Summary:	nscd deadlocks, halting system activity
Product:	[Retired] Red Hat Linux	Reporter:	shuey
Component:	glibc	Assignee:	Jakub Jelinek <jakub>
Status:	CLOSED RAWHIDE	QA Contact:
Severity:	high	Docs Contact:
Priority:	high
Version:	6.2	CC:	drepper, fweimer, shuey
Target Milestone:	---
Target Release:	---
Hardware:	i386
OS:	Linux
Whiteboard:
Fixed In Version:		Doc Type:	Bug Fix
Doc Text:		Story Points:	---
Clone Of:		Environment:
Last Closed:	2004-10-04 06:50:41 UTC	Type:	---
Regression:	---	Mount Type:	---
Documentation:	---	CRM:
Verified Versions:		Category:	---
oVirt Team:	---	RHEL 7.3 requirements from Atomic Host:
Cloudforms Team:	---	Target Upstream Version:
Embargoed:

Description shuey 2000-09-14 22:17:31 UTC

After an unspecified amount of time nscd will deadlock, crippling the
system.  Each thread seems to hang shortly after recieving a request
for something that can't be found in the cache (according to the
nscd logs).  Once all threads are hung anything needing to access nscd
blocks indefinitely.  Logins are impossible, but if a root terminal is
already open nscd can be killed, restoring system functionality.  nscd
threads are able to process other cache misses, but for some reason
they will eventually recieve one that causes the thread to hang.
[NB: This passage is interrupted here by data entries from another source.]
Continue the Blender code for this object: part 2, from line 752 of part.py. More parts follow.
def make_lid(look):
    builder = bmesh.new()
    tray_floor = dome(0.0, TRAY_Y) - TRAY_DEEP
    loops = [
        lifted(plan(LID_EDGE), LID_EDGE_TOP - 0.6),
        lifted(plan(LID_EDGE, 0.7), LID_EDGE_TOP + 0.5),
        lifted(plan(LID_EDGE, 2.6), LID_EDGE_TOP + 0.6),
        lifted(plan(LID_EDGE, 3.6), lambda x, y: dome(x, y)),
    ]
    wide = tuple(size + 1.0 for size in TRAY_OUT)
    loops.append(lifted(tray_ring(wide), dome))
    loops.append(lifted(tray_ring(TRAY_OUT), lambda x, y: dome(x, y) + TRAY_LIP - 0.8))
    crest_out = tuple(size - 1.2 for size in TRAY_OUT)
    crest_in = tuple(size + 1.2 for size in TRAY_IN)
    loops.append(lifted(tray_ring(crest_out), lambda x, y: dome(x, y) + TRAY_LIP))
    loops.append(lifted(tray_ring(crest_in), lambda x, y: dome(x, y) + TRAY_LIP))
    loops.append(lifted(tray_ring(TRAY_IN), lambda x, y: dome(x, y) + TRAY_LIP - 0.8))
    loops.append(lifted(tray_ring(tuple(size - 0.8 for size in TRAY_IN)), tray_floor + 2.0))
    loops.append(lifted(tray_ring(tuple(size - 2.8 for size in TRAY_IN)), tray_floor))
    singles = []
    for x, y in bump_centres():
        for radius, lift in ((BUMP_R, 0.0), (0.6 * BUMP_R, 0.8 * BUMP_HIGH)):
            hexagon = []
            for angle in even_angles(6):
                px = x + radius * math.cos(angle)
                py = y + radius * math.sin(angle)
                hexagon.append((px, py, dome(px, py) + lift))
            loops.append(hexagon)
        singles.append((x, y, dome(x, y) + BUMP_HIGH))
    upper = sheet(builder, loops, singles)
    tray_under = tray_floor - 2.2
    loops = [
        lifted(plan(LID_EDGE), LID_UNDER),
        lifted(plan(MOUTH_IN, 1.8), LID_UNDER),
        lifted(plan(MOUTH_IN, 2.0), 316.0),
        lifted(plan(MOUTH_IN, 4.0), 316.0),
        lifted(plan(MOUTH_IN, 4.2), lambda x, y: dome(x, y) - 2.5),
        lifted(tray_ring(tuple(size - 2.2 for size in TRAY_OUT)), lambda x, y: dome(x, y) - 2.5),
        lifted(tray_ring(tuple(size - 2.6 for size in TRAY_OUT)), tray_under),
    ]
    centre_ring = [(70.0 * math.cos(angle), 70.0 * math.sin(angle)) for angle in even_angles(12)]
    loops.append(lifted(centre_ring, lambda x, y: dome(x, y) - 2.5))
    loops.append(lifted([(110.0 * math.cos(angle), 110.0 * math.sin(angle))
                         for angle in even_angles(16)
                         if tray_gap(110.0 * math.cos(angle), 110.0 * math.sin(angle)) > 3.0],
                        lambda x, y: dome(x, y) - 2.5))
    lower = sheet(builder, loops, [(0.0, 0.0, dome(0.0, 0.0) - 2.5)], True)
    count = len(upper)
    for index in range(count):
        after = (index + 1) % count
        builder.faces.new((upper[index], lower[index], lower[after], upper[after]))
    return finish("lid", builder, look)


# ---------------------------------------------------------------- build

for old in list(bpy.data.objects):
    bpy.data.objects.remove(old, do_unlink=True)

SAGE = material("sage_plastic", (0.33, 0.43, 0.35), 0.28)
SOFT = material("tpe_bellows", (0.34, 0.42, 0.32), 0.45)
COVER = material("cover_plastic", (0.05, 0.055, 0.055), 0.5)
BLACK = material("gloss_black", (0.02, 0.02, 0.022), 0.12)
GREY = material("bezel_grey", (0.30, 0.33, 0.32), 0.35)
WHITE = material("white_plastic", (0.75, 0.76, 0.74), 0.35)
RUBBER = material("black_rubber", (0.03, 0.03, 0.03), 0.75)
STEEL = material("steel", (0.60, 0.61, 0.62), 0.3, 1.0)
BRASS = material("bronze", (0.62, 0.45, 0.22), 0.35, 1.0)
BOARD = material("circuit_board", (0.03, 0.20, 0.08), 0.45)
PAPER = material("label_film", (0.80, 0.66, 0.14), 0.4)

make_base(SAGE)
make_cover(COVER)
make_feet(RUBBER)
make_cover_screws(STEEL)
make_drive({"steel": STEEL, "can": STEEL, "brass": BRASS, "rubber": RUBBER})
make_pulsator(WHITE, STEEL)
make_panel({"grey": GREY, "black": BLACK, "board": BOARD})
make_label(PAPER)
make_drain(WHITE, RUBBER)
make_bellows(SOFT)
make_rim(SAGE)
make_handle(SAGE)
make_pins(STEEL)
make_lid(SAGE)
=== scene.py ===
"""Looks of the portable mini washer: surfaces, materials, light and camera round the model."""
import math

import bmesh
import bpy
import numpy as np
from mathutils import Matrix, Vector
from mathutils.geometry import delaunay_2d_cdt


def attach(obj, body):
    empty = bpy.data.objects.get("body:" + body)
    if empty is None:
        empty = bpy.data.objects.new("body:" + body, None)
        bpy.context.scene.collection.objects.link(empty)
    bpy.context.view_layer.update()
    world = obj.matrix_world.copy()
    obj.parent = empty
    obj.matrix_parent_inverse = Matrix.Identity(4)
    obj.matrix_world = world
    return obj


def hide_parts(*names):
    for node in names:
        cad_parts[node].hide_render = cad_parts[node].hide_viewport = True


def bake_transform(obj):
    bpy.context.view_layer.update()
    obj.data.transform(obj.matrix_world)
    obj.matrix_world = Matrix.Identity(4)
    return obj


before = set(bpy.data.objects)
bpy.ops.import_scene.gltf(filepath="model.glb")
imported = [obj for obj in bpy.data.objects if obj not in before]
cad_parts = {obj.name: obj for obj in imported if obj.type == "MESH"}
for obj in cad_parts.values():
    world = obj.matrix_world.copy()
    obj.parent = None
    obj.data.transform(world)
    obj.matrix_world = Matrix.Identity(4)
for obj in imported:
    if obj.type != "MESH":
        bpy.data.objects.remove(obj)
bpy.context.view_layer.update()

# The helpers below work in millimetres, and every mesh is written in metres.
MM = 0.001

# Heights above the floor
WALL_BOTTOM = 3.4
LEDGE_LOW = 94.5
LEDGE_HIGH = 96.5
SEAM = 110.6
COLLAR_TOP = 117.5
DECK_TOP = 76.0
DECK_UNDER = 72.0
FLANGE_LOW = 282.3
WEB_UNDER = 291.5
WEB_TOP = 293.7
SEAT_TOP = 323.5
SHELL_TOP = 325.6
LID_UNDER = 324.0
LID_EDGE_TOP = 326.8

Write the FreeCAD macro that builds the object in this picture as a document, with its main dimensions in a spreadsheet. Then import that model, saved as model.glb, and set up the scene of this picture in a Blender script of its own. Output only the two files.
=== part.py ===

I'm submitting this as a high-priority, high-severity bug because it
relates to a core system component (glibc) and can cause a system to be
unusable.  While nscd is an optional service, disabling it isn't really
a viable solution; the performance degradation is quite noticable.  Our
backend is an LDAP server - with around a hundred clients banging on the
server, removing nscd creates some serious performance problems.
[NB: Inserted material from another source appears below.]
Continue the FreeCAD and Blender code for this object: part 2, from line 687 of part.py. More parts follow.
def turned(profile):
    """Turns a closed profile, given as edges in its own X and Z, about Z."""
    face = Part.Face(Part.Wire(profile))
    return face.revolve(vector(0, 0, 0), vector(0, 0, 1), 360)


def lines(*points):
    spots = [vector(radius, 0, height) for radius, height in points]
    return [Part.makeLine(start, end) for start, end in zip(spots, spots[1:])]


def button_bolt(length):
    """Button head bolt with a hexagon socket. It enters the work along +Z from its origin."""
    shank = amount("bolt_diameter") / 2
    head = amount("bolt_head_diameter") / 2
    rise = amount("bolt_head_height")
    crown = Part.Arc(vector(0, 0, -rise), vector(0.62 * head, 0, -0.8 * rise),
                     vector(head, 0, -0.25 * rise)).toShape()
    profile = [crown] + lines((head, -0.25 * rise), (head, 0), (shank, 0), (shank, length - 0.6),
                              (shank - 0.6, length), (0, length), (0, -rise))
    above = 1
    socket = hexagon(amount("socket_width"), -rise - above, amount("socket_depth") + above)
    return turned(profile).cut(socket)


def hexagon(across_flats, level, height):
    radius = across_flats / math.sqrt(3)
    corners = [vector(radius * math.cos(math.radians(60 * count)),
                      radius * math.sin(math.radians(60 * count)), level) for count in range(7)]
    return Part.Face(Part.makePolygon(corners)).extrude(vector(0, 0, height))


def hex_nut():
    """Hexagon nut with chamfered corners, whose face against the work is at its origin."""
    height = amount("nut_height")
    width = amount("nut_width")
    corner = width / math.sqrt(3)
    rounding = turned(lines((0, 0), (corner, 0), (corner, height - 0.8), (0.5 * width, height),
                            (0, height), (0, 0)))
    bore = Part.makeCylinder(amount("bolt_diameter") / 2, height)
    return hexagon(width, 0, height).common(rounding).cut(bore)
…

Comment 1 Cristian Gafton 2000-10-17 23:34:53 UTC

assigned to jakub

Comment 2 Ben Klang 2002-05-16 14:05:26 UTC

I am seeing the same problems on our deployed RedHat 7.2 servers, again with 
LDAP as a backend. All the related packages (nss_ldap, pam_ldap, glibc) are all 
either the default RedHat 7.2 install with most of the machines at the latest 
released RedHat 7.2 updated package.

Is any progress being made here?

THanks

Comment 3 Petri T. Koistinen 2002-08-30 20:06:47 UTC

We are running Novell eDirectory on Red Hat 7.3 server. Without using nscd the
server will jam totaly. The problem is that nscd is extreme unstable and it has
to restarted on crontab about every minute.
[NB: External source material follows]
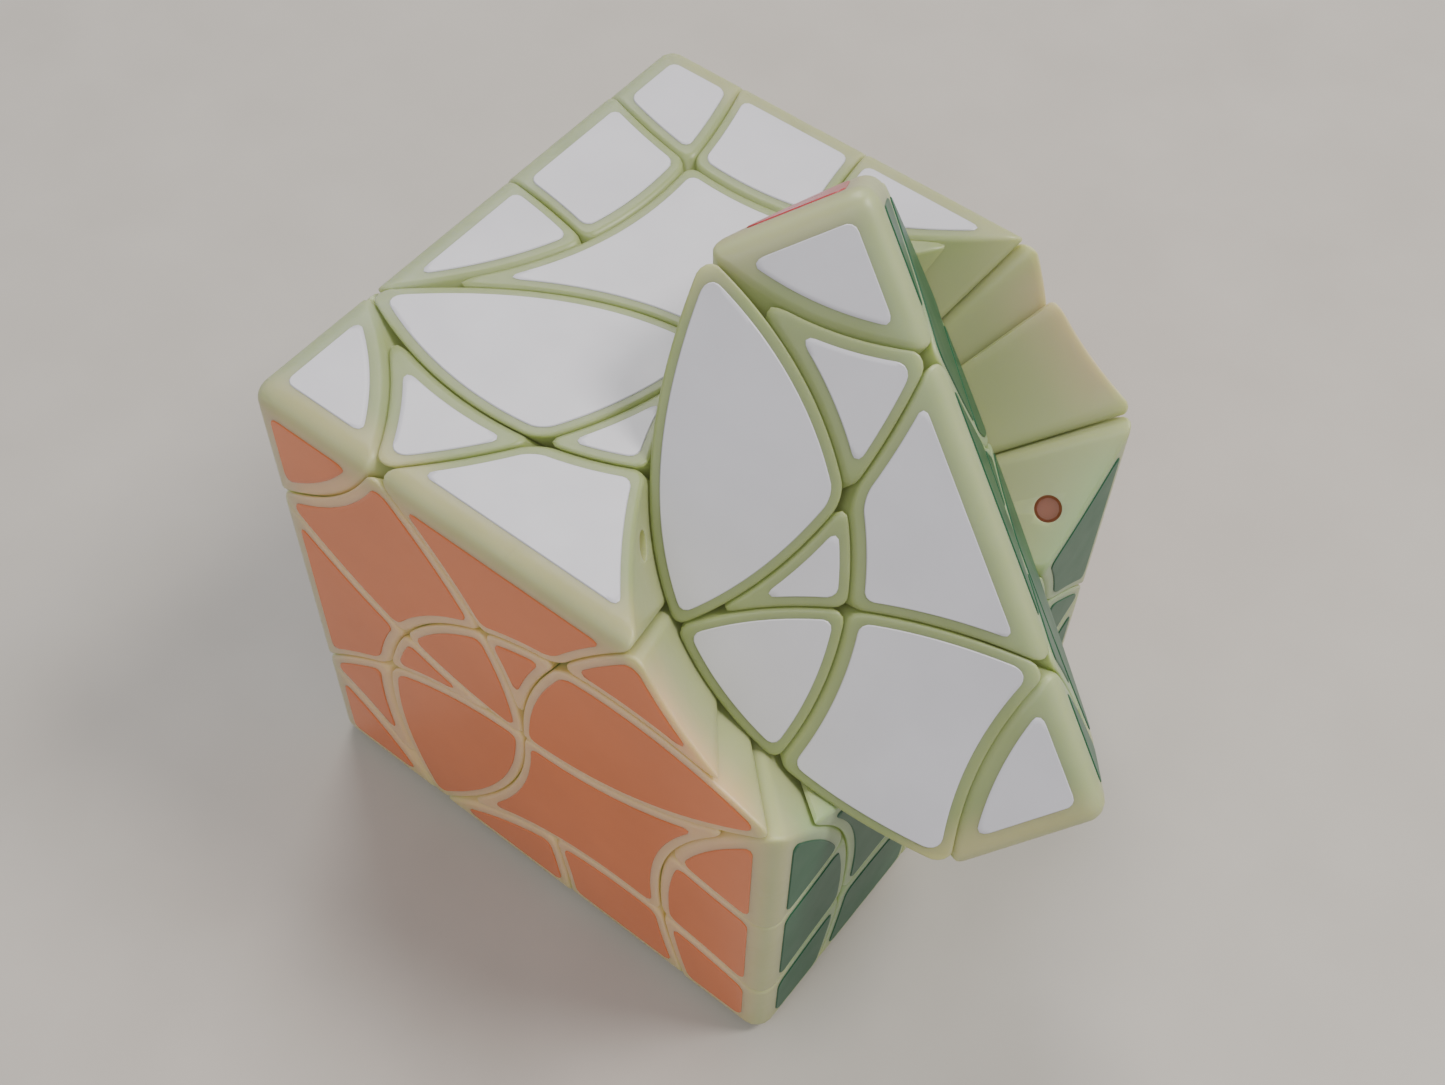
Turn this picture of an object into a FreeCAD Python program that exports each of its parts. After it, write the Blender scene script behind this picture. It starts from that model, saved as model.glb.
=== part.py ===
"""A cube-shaped twisty puzzle: six-coloured cube cut by twelve conical layers, one layer part-turned.

Every cut is a cone with its tip at the centre of the cube, so a piece is named by the cones that it is inside.
The twelve layer axes are a cuboctahedron set, turned about the body diagonal POLE: six lie on a ring around
POLE and three lean towards each of its two ends. Further cones split the larger pieces.
Origin: centre of the bottom face, +Z up, +X towards the green face, -Y towards the orange face.
"""
import FreeCAD, Part
import math
import os

from FreeCAD import Matrix, Placement, Rotation, Vector

doc = FreeCAD.newDocument("TwistyCube")

# ---- driving dimensions, in millimetres and degrees -------------------------------------------------
SIZES = {
    "edge_length": 60.0,          # plastic cube, face to face
    "edge_round": 2.0,            # radius along the cube's twelve edges
    "half_gap": 0.12,             # each piece stands back this far from every cut
    "cut_angle": 45.0,            # half-angle of every outer cut
    "neck_angle": 40.0,           # half-angle in the neck, so that feet hook under flanges
    "cone_length": 70.0,          # long enough to leave the cube at its corners
    "foot_start": 11.3,           # inner radius of every foot
    "foot_end": 14.0,             # where feet stop and necks start
    "neck_end": 16.2,             # where necks stop and the visible blocks start
    "turned_angle": 75.4,         # the turned layer rests part way round
    "sticker_thick": 0.2,
    "sticker_margin": 1.0,        # plastic border between a sticker and a cut
    "sticker_edge": 2.5,          # plastic border between a sticker and an edge of the cube
    "smallest_sticker": 1.2,      # cubic millimetres; anything less is left bare plastic
    "core_radius": 11.0,
    "core_wall": 3.0,
    "screw_radius": 1.2,
    "screw_clearance": 0.05,
    "screw_tip": 20.0,            # distance from the centre to the tip of a screw
    "head_radius": 2.3,
    "head_thick": 1.4,
    "drilled_extra": 0.4,         # screw holes run this much past the screw's tip
    "dimple_radius": 1.4,         # blind hole in the side walls of each ring centre
    "dimple_depth": 3.0,
    "dimple_reach": 34.2,         # from the cube's centre to the middle of a dimple's mouth
}
sheet = doc.addObject("Spreadsheet::Sheet", "Sizes")
for row, (alias, value) in enumerate(SIZES.items(), start=1):
    sheet.set("A%d" % row, alias)
    sheet.set("B%d" % row, str(value))
    sheet.setAlias("B%d" % row, alias)
doc.recompute()


def size(alias):
    """A driving dimension as a plain number."""
    return float(sheet.get(alias))


def bind(thing, **expressions):
    """Bind an object's sizes to the sheet: words in an expression are the sheet's aliases."""
    for prop, text in expressions.items():
        words = text.split(" ")
        linked = ["Sizes." + word if word in SIZES else word for word in words]
        thing.setExpression(prop, " ".join(linked))
    return thing


HALF = size("edge_length") / 2
LIFT = Vector(0, 0, HALF + size("sticker_thick"))   # the puzzle stands on its bottom stickers

# ---- axes -------------------------------------------------------------------------------------------
POLE = (-1, 1, 1)
RING = {"a1": (1, 0, 1), "a2": (1, 1, 0), "a3": (0, 1, -1),
        "a4": (-1, 0, -1), "a5": (-1, -1, 0), "a6": (0, -1, 1)}
LEANING = {"u1": (-1, 1, 4), "u2": (-4, 1, 1), "u3": (-1, 4, 1),
           "m1": (1, -1, -4), "m2": (4, -1, -1), "m3": (1, -4, -1)}
LAYERS = dict(RING, **LEANING)
SPLITS = {"w12": (0, 1, 1), "w61": (1, -1, 0), "v12": (-7, -8, 7)}
AXES = dict(LAYERS, **SPLITS)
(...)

Here is snipper what I see with "ps fax" command. Not a pretty sight:

 3475 ?        S      0:11 /usr/sbin/nscd
 3484 ?        Z      0:00  \_ [nscd <defunct>]
 3684 ?        S      0:09 /usr/sbin/nscd
 3687 ?        Z      0:00  \_ [nscd <defunct>]
 3816 ?        S      0:08 /usr/sbin/nscd
 3819 ?        Z      0:00  \_ [nscd <defunct>]
 3954 ?        S      0:07 /usr/sbin/nscd
 3961 ?        Z      0:00  \_ [nscd <defunct>]
 4147 ?        S      0:07 /usr/sbin/nscd
 4151 ?        Z      0:00  \_ [nscd <defunct>]

Comment 4 David Vu 2002-12-02 06:42:46 UTC

We also run nscd with an LDAP backend, we are fortunate in that the nscd daemon 
die abnormally frequently but not deadlock.  The nscd daemon dies leaving 
behind /var/run/nscd.pid and /var/run/.nscd_socket - these need to be removed 
before nscd can be restarted again.

I've tried to increase the number of nscd threads and enabling debug logging 
but I am still not sure if these resolve the problem.

This problem happens on both a RH7.3 box and RH7.1 box with the current 
nscd/glibc errata RPMs.

Comment 5 Tim Mooney 2004-01-09 23:51:07 UTC

We've had this problem happen on

  Red Hat 7.3
  Red Hat 8.0
  Red Hat ES 2.1
  Red Hat ES 3

We kept our RH 7.3 and 8 systems up to date with patches, and Red Hat
Network is keeping our ES 2.1 and ES 3 systems completely up to date,
and we're still seeing the problem, on multiple different systems.

This problem is listed as "ASSIGNED", but that was more than a year
ago.  What's the holdup?  Would nscd debug logs help?

Comment 6 Ulrich Drepper 2004-10-04 06:50:41 UTC

The holdup is that the coponent is wrong.  Somewhat set this up for
some reason but none of the people responsible for the package even
knew it existed.  The bug should have been filed against glibc since
this is the package nscd is part of.

There is a problem in nscd which is fixed in the current glibc at
least.  Use FC3t2 or later when it comes available.  Part part of the
blame is to be laid on the nss_ldap module which far too often
misbehaves.  I won't anayze it since I at some point want to eat again.

If you have problems with lockups in FC3 let me know by reopening. 
But we certainly won't touch any code in RHL9 or earlier, FC1, or FC2.